Subhash Ghai combined the musical talent of A. R. Rahman and Ismail Darbar to create the soundtrack. Ghai roped in his usual associate Rahman originally, but had to sign in Ismail Darbar to complete the project as Rahman was busy with the works of The Lord of the Rings. Ghai says: "Rahman was my original choice because it is an international project and I wanted both the festive and soulful element of Indian music. Then I asked Ismail to do the rest because apart from Rahman he has the knowledge and ability to fuse Western and Indian classical music. The way he has used Ustad Rashid Khan's voice in "Kahe Ujare Mori Neend" is really captivating."
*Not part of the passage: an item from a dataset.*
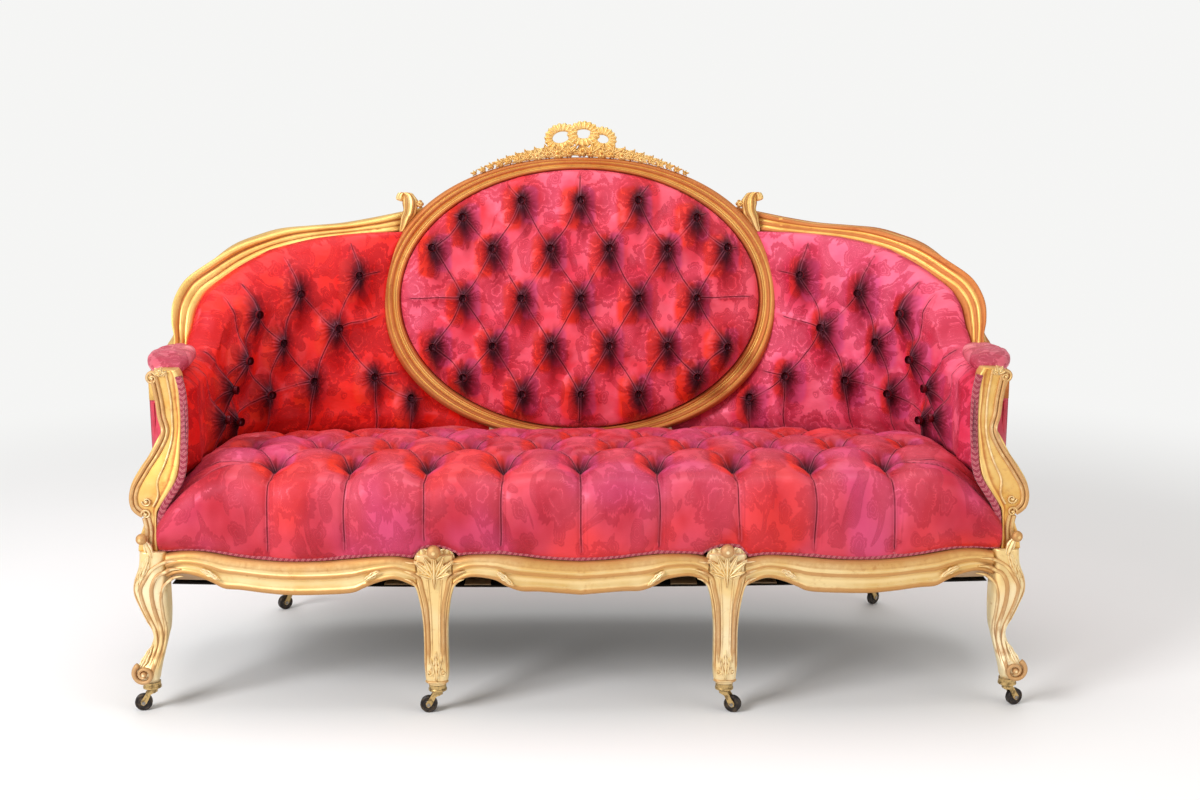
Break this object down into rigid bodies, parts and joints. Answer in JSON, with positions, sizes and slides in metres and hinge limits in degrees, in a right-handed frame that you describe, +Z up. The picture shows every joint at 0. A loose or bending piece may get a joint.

Rahman returned to do the background score of the movie, on Ghai's request. The soundtrack got excellent reviews and was immensely praised. The lyrics were penned by Javed Akhtar. One English song "My Wish Comes True", was written by Blaaze. According to the Indian trade website Box Office India, with around 12,00,000 units sold, this film's soundtrack album was the year's twelfth highest-selling.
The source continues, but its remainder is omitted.